Nyāya is the Indian tradition of logic and reasoning. It analyzes mental processes to the point where every perception is broken down into pieces so small that what we once thought of as “solid” no longer holds the same consistency.
Purpose: to show that the mind sees through its own interpretations, and what we call “reality” is a filtered construct.
Method: arguments, counter-arguments, classifications, examples, syllogisms, and microscopic analysis.
This is overthinking in its most logical and structured form.
Advaita Vedānta applies the neti-neti method (“not this, not this”) until everything becomes almost absurd.
Advaita uses elimination to reach essence.
The neti-neti process involves:
-
- I am not the body
- I am not the mind
- I am not the emotions
- I am not the roles
- I am not the conditioning
Everything impermanent, ephemeral, or conceptual is set aside.
Goal: what remains cannot be eliminated – Pure Consciousness.

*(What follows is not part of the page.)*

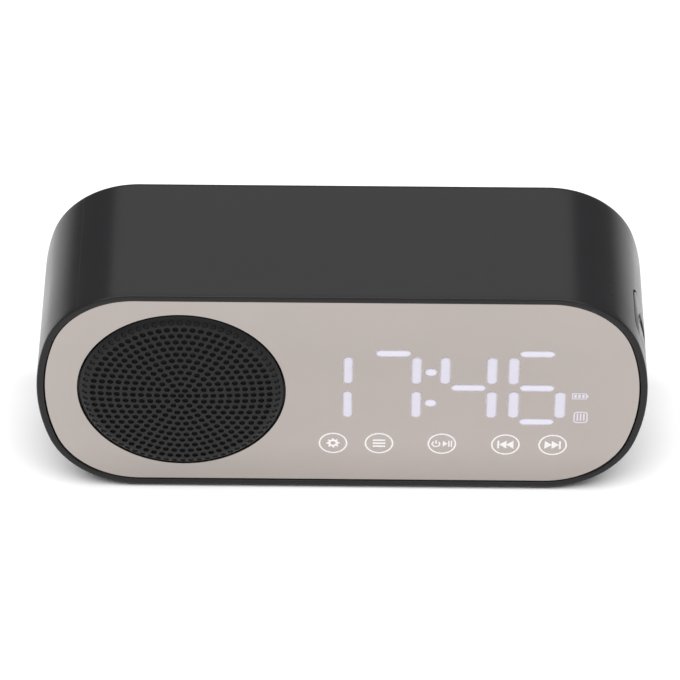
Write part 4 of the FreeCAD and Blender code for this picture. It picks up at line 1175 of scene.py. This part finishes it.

Taken to the extreme, the exercise becomes almost absurd for the logical mind because it pushes it to its limits. Where the mind stops, experience begins.

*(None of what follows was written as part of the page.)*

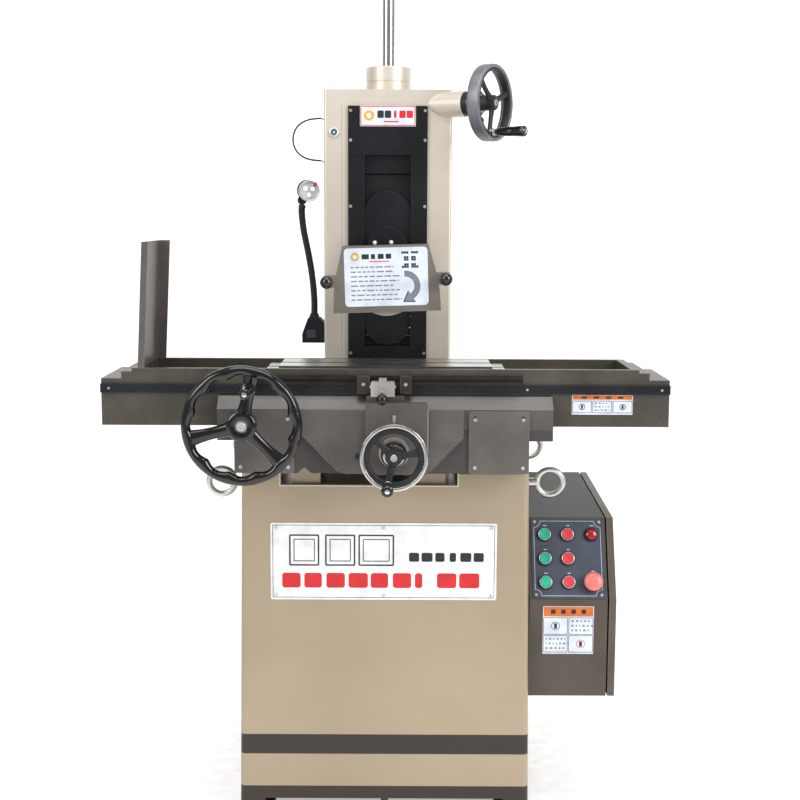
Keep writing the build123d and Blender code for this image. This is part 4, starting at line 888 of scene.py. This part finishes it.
# %% The guard's label, with a direction arrow and generic rows of print
guard_turn = math.radians(1.8)
GUARD = frame_at((0, -249, 1184), (0, -1, 0), (math.cos(guard_turn), 0, math.sin(guard_turn)))
form = bmesh.new()
slab(form, rounded(0, 12, 184, 128, 9), GUARD, 0, 0.5, 0)
lift = 0.5
arc_band(form, GUARD, -68, 57, 7, 0, 360, 4.5, 4.5, lift, 5, 32)
for step, width in enumerate((16, 9, 13, 12)):
    slab(form, rounded(-45 + step * 17, 57, width, 11), GUARD, lift, lift + 0.05, 1)
slab(form, rounded(-15, 46, 44, 2.2), GUARD, lift, lift + 0.05, 3)
for row in range(7):
    for col in range(7):
        if (row * 3 + col * 5 + row * col) % 3 or row in (0, 6) and col in (0, 6):
            slab(form, rounded(37 + col * 5.3, 64 - row * 5.2, 4.9, 4.9), GUARD, lift, lift + 0.05, 1)
print_bars(form, GUARD, -78, 34, word_rows(4, 8, 104, 5, 17), 10.2, 3.0, lift, 2)
arc_band(form, GUARD, 41, -9, 27, 92, -58, 12.5, 12.5, lift, 1, tip=15.5)
arc_band(form, GUARD, 41, -9, 27, 90, -57, 10.5, 10.5, lift + 0.05, 2, tip=13)
finished("guard_label", form, "head", PRINTS)

# %% [markdown]
# ## Other plates and stickers
# The base plate, the column label and two stickers share the same few printed shapes. A sticker is a small
# function, because the skirt and the cabinet carry the same layout at two sizes.

# %% Base plate, column label and the two safety stickers
BASE_PLATE = front(-3, -376.5, 586)
form = bmesh.new()
frame_lines(form, BASE_PLATE, 0, 0, 480, 160, 1.2, 0.15, 1)
for step, width in enumerate((62, 62, 74)):
    frame_lines(form, BASE_PLATE, -172 + step * 78, 25, width, 66, 3.4, 0.15, 1)
    frame_lines(form, BASE_PLATE, -172 + step * 78, 25, width - 18, 48, 2.0, 0.15, 1)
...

Buddhism Madhyamaka takes any argument to impossibility through prasanga.
The Madhyamaka school (the “Middle Way”) uses a method called prasanga:
👉 take any statement
👉 follow it to its logical conclusions
👉 show that the result is impossible, contradictory, or absurd
Whether you say “everything exists,” “nothing exists,” “exists partially,” or “exists conditionally”: all, when taken to the end, contradict themselves.
Goal: to show that reality cannot be captured in fixed concepts.
It is neither “this,” nor “that,” nor both, nor neither – exceeding the mind. It is a radical method of dissolving mental certainties.
Tantra explores duality to the limit in order to reach non-duality.
In Tantra, the path is not avoidance but inclusion.
Everything you reject, you explore. Everything that scares you, you embrace. All dualities (pleasure/pain, light/shadow, masculine/feminine) are consciously experienced until their shared nature is revealed.
Through this deep exploration of polarities, duality “burns” from within, leaving only what connects the two: non-duality, the neutral space.
Goal: transformation through direct experience, not avoidance.
All these are sophisticated forms of “exploratory overthinking,” where the mind is taken to extremes to reveal what lies beyond concepts and appearances.
Modern science perspective
Psychology and neuroscience clearly show that there are two forms of overthinking:
- Anxious overthinking (rumination): repetitive, obsessive, unproductive, problem-focused, generating stress and confusion.
- Exploratory overthinking: curious, analytical, creative, understanding-focused – exactly the type of mental process I use in philosophy.
🧠 The key difference is internal motivation and relationship to the outcome:
- if you explore → healthy activity, stimulates the prefrontal cortex
- if you cling to outcomes → anxiety, rumination, mental blocks
So the idea is not to stay attached to results… just explore.
This is precisely the definition of the difference between metacognition and rumination.
In my internal system, the opposite of overthinking was ignorance: if overthinking means investigating excessively, its opposite is not investigating at all. The participant, however, was speaking from another framework, in which anxious overthinking needs acceptance or presence as an antidote. We were speaking from two different perspectives – and I greatly appreciated the clarity this discussion brought me.
I realized I use both types of overthinking, which is why sometimes I feel inspired and connected, and other times overwhelmed. Recognizing the differences helps me use them as tools, not burdens.
It was a beautiful lesson about nuances, language, and perspectives.